Ce serait oublier que l'hidalgo semble prendre un grand plaisir sur ses planches et que sa jubilation est communicative. S'il enlumine ses propres histoires là où Heath se met au service des textes d'autrui (Archie Goodwin, Bruce Jones...) les deux hommes arpentent le même genre : l'historiette fantastique moraliste et édifiante. Mais Heath a volontiers recours à l'humour quand Fernandez teinte tout d'une nostalgie désespérée. Même cette curieuse histoire d'un homme dont l'âme pue (littéralement) ne prête jamais à sourire, alors qu'on imagine ce qu'elle aurait pu donner entre les mains d'un Larcenet ou d'un Edika...

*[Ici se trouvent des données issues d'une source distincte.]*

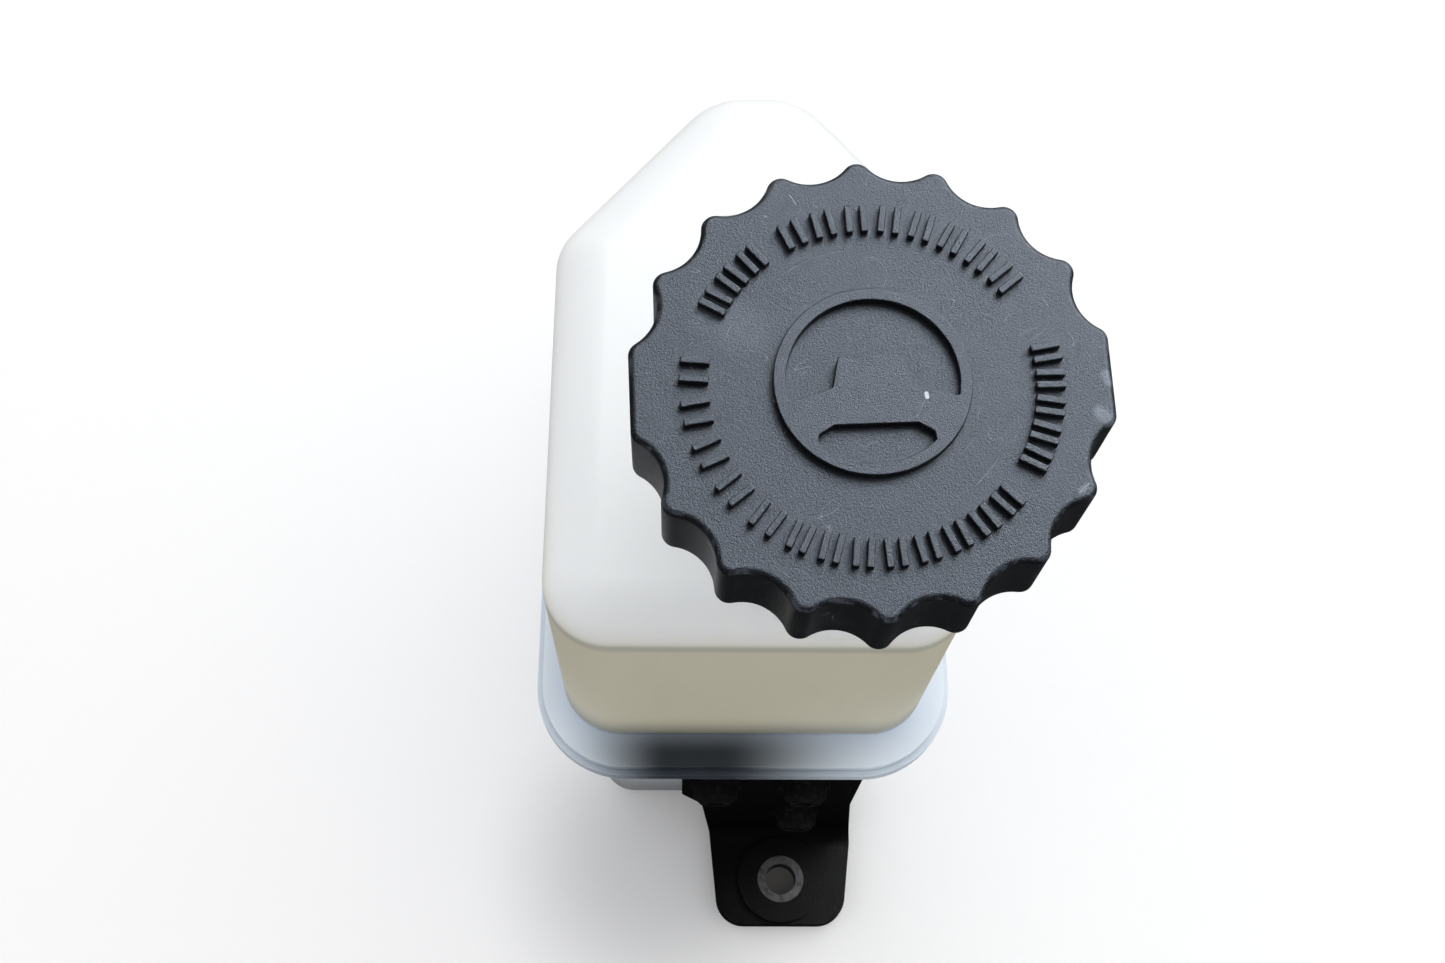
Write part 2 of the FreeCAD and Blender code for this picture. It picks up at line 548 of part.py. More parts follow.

Dick Matena, le troisième embarqué de ce recueil, creuse lui un sillon moins identifiable. Ses inspirations disparates peuvent l'amener aussi bien à des histoires de science-fiction absurde ou cynique, qu'à une transposition futuriste du roman noir, ou à des espaces confinés, emplis d'un tension sexuelle malsaine et de pantins théâtraux. Ses planches expriment une distance froide qui est accentuée par un dessin qui semble chercher à polir la moindre de ses aspérités, à ramener objets et êtres vivants à l'état de galets. Il faut noter au passage que si le vivant et le minéral semblent être traité de la même façon par Matena, le règne végétal est le parent pauvre de son œuvre, réduit dans ses rares occurrences à ses formes périphériques que sont les champignons et les cactus. Dans l'ouvrage qui nous importe ici il y a même une histoire ou la végétation (résumée en ombres chinoises et tentacules) est clairement identifiée comme l'ennemi : "Ce sont des plantes carnivores ! Elles gardent les restes pour plus tard !" (dans Intermède 1).

Cette reliure, dont une belle pile nous est échue, est vendue chez nous pour la somme modique de 3€. Trois euros pour 198 pages de belle BD en noir et blanc ça mérite de passer outre la laideur de la couverture et du logo, non ? De plus la largeur de cet ouvrage n'excède pas 1,5 cm... c'est-à-dire qu'il prend la même place que, par exemple, la moitié de l'œuvre d'Aurelia Aurita.